Addington is a civil parish in Restigouche County, New Brunswick, Canada.

For governance purposes it was divided between the city of Campbellton and the Restigouche rural district, both of which are members of the Restigouche Regional Service Commission.

Before the 2023 governance reform, the northern part of the parish was heavily divided, with (moving upriver from the eastern parish line) the city of Campbellton, the village of Atholville, the village of Tide Head and the local service district of Flatlands, which straddled the western parish line; the (LSD) of Glencoe was inland of Tide Head and Flatlands, along Route 17 and Route 275, with Atholville extending inland around the loop of Route 275; the remainder of the parish's mainland formed the LSD of the parish of Addington. The islands in the Restigouche River were divided between Flatlands and Tide Head, though the boundary the village claimed differed from those recognised by the Regional Service Commission's map of Flatlands. The 2023 reform amalgamated Addington and Tide Head with Campbellton, annexing Glencoe with two parts of the LSD of the parish of Addington on either side of Walker Road, allowing a smoother boundary, while the boundary between the river islands was settled; Flatlands and the remainder of the parish LSD became part of the rural district.

Origin of name
The parish was named in honour of Henry Unwin Addington, a diplomat who was appointed in 1826 as a plenipotentiary in the boundary negotiations with the United States. He was the nephew of Henry Addington, Prime Minister of the United Kingdom 1801–1804.

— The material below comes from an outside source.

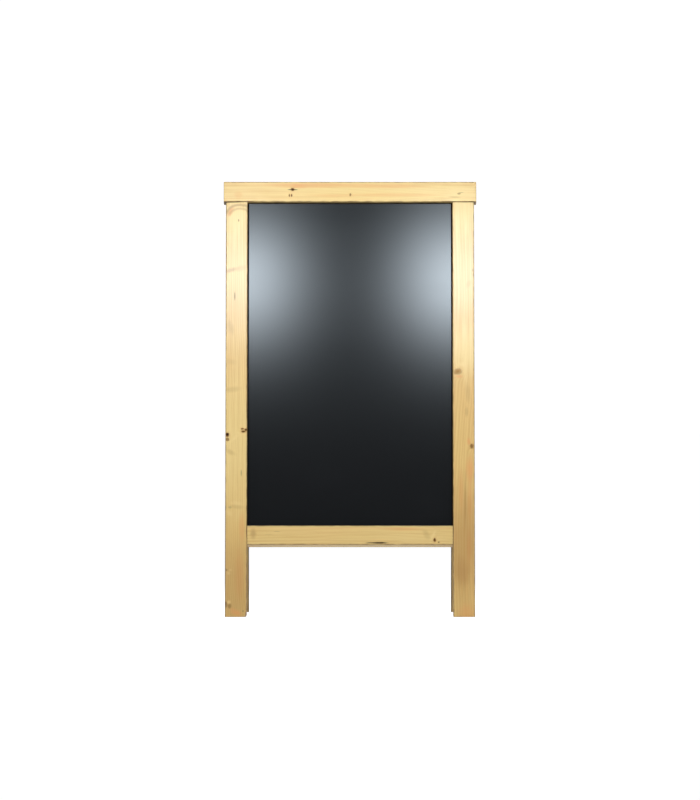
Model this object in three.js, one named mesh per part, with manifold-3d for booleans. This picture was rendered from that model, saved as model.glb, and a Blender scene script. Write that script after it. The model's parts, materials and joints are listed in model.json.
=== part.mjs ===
// Folding wooden sandwich board (A-board): two varnished pine frames, each holding a black chalk
// panel in a groove, joined by two butt hinges across their headers and held open by two folding
// steel stays. Millimetres, +Z up. The origin is on the ground midway between the front and rear
// feet, +X is to the right seen from the front, and the front panel faces -Y.
import * as THREE from 'three';
import { mergeVertices } from 'three/addons/utils/BufferGeometryUtils.js';
import Module from 'manifold-3d';

const wasm = await Module();
wasm.setup();

// ---------------------------------------------------------------- driving dimensions
const OPEN_HEIGHT = 1200; // ground to the highest arris of the headers, standing open
const OPEN_LEAN = THREE.MathUtils.degToRad(13); // lean of each frame from upright
const CLOSED_GAP = 3; // between the two frames' backs when folded flat
const FIT_GAP = 0.3; // kept between fitted pieces

const HEADER_LENGTH = 700;
const HEADER_HEIGHT = 57;
const HEADER_OVERHANG = 6.5; // header past the stile's outer face
const TIMBER_DEPTH = 36;
const STILE_WIDTH = 60;
const RAIL_HEIGHT = 54; // bottom rail
const SIGHT_HEIGHT = 918; // panel showing between header and bottom rail
const ARRIS_RADIUS = 2.2; // rounding of every long timber edge

const PANEL_THICKNESS = 6;
const PANEL_RECESS = 15; // panel face behind the timber's front face
const PANEL_TONGUE = 8; // panel edge held in the grooves

const DOWEL_RADIUS = 5;
const DOWEL_LENGTH = 50;
const DOWEL_CHAMFER = 1;
const HEADER_DOWEL_SPACING = 28;
const RAIL_DOWEL_SPACING = 22;

const FOOT_CHIP_WIDTH = 5.5; // corner knocked off the front left leg
const FOOT_CHIP_HEIGHT = 17;

const HINGE_LENGTH = 76;
const HINGE_INSET = 130; // hinge centre in from the header's end
const KNUCKLE_COUNT = 5;
const KNUCKLE_RADIUS = 4;
const LEAF_THICKNESS = 2;
const LEAF_REACH = 25; // hinge axis to the leaf's far edge
const LEAF_CORNER = 3;
const LEAF_NOTCH_CLEARANCE = 0.5;
const PIN_RADIUS = 2;
const PIN_RUNNING_CLEARANCE = 0.08;
const PIN_HEAD_RADIUS = 3.2;
const PIN_HEAD_HEIGHT = 1.4;

const SCREW_LENGTH = 18;
const SCREW_RADIUS = 1.9;
const SCREW_HEAD_RADIUS = 3.8;
const SCREW_HEAD_HEIGHT = 1.7;
const SCREW_RIM = 0.2; // upright edge of the countersunk head
const SCREW_TIP = 4;
const SCREW_SPREAD = 26; // end screws from the hinge's middle
const SCREW_END_REACH = 14; // end screws from the hinge axis
const SCREW_MIDDLE_REACH = 19;

const STAY_DROP = 800; // hinge axis down to the stay pivots, along the frame
const STAY_BACK_SETBACK = 7.5; // stay pivot in from the timber's back face
const STAY_WIDTH = 12;
const STAY_THICKNESS = 2;
const STAY_HOLE_CLEARANCE = 0.3;
const WASHER_THICKNESS = 1.2;
const WASHER_RADIUS = 5;
const PIVOT_RADIUS = 2.4;
const PIVOT_GRIP = 22; // pivot screw in the stile
const PIVOT_HEAD_RADIUS = 5;
const PIVOT_HEAD_HEIGHT = 2.2;
const RIVET_RADIUS = 2;
const RIVET_HEAD_RADIUS = 4.5;
const RIVET_HEAD_HEIGHT = 2;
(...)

The other plenipotentiary in 1826 was William Huskisson, for whom Huskisson Parish in Kent County was named at the same time.

History
Addington was erected in 1827 in Gloucester County from Beresford Parish. The parish comprised the area north of the prolongation of the southern line of modern Beresford and between the Benjamin and Upsalquitch Rivers.

In 1840 Restigouche County was reorganised following its erection. Addington was reduced to its modern eastern boundary while having its western boundary changed to a line due south from the mouth of the Upsalquitch River.

In 1879 Eldon Parish was dissolved and the area added to Addington.

In 1896 Eldon was reërected with altered boundaries, giving Addington its modern boundaries.

Boundaries
Addington Parish is bounded:

 on the north by the Quebec provincial boundary, running through the Restigouche River;
 on the east by a line running true south from the most eastern point of the western side of the mouth of Walkers Brook, which runs through Campbellton;
 on the south by the Northumberland County line;
 on the west by a line beginning on the county line about at a point about 2.4 kilometres east of Bald Mountain Brook, then running true north to the southeastern corner of a grant to Thomas Gracie, about 1 kilometre west of Route 17 and 2 kilometres south of Evergreen Road, then running northwesterly along the western edge of Glenlivet Settlement to its northwestern corner, then along the prolongation of the eastern line of a grant to John Justason and the Justason grant to strike the Restigouche River near the lower end of Bell Island;
 including all the river islands in front.

Communities
Communities at least partly within the parish. bold indicates an incorporated municipality

 Campbellton
 Christopher
 Flatlands
 Glen Levit
 Popelogan Depot
 Tide Head
 Atholville
 Colebrooke Settlement
 Dubé Settlement
 Glencoe
 Malauze
 Atholville
 McKendrick
 Saint-Arthur
 Val-d'Amour
 Val-Melanson

Bodies of water
Bodies of water at least partly within the parish.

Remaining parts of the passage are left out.